There are simpler ways to do it than checking everything, but they trade tons of memory for their performance, just like your proposed solution in your original topic post would. If you store partial solutions, you do so with the use of some sort of table, and you trade the memory for storing that table to save the time it would take to generate the solution at run-time. If you find there are certain nodes that you always take for a given solution, then some sort of table might help. If you can't really tell up-front whether or not an edge will be part of a solution, then you're pretty much stuck because the table size grows exponentially.
Whether or not taking shortcuts will be useful depends an awful lot on your graphs topology & your edge weights.
For example, if air transit costs 1/100000th per mile as boat transit, and boat transit costs 1/100000th per mile as truck transit, then you can simplify your search a whole lot. You can do this because you already pretty much know that you take trucks to either airports or seaports, and only chose a seaport if there isn't a reachable airport. Your graph becomes mostly hierarchical at that point. Your 'simplification' could then pretty much keep a table of place pairs, A and B, describing that place A and B are nearer to each other than the sum of the distance between A and an airport and B and an airport. Since you know, because of the massive cost bias mentioned earlier, that this is the only situation in which you wouldn't use an airport, you can use your table to rule stuff out quickly. You'd further use the knowledge that there are more airports than non-airports, and thus a table like this is actually cost-saving. Your table also wouldn't blow up because you'll have a roughly constant number of places nearer to any given location than the nearest airport.

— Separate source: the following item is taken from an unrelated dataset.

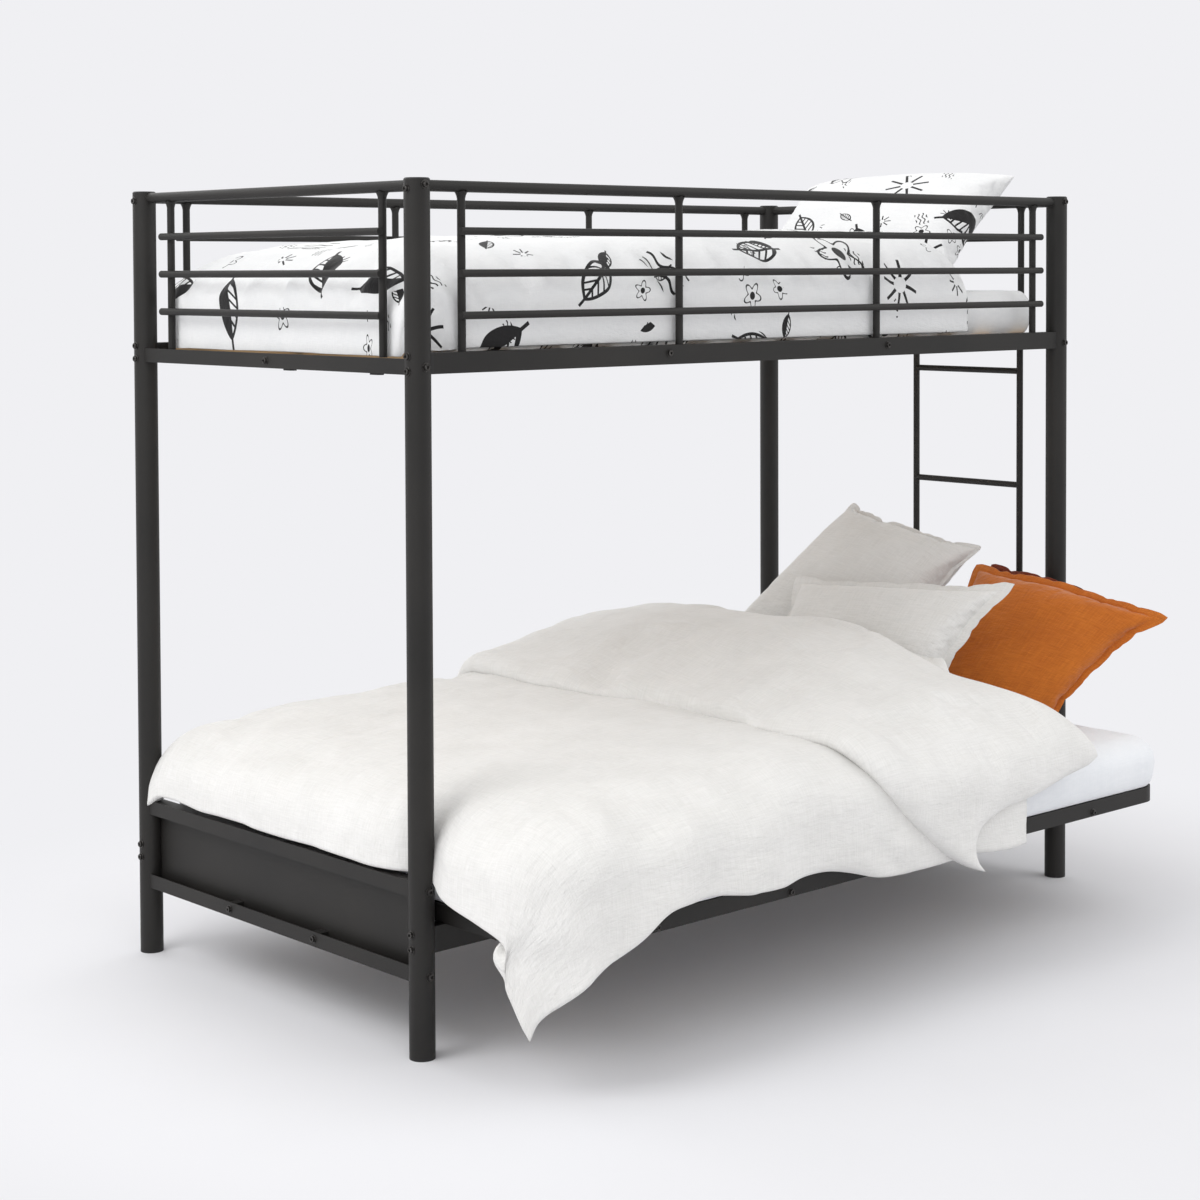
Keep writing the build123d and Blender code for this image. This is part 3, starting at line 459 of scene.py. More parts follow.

Check the table, if you find an entry then you run A* on truck roads, otherwise you run for A to it's nearest airport, then the airport search to get to B's nearest airport.
This is of course an unfair simplification, but you get the idea. If you have domain knowledge, you can simplify stuff substantially. This simplification comes not necessarily at making the problem easier, but leveraging domain knowledge to develop better A* heuristics and to adjust the graph topology from a naive solution. If you don't have domain knowledge, then you either write your program to discover knowledge, or you go with a general solution that doesn't require knowledge. Either way though, this is a wholly traditional search problem, and we're only talking the degree of knowledge you have regarding the topology of the graph.
Should be noted that A* pretty much requires some degree of domain knowledge for heuristic authorship, otherwise it just degrades into BFS which is absurdly ineffective on large graphs.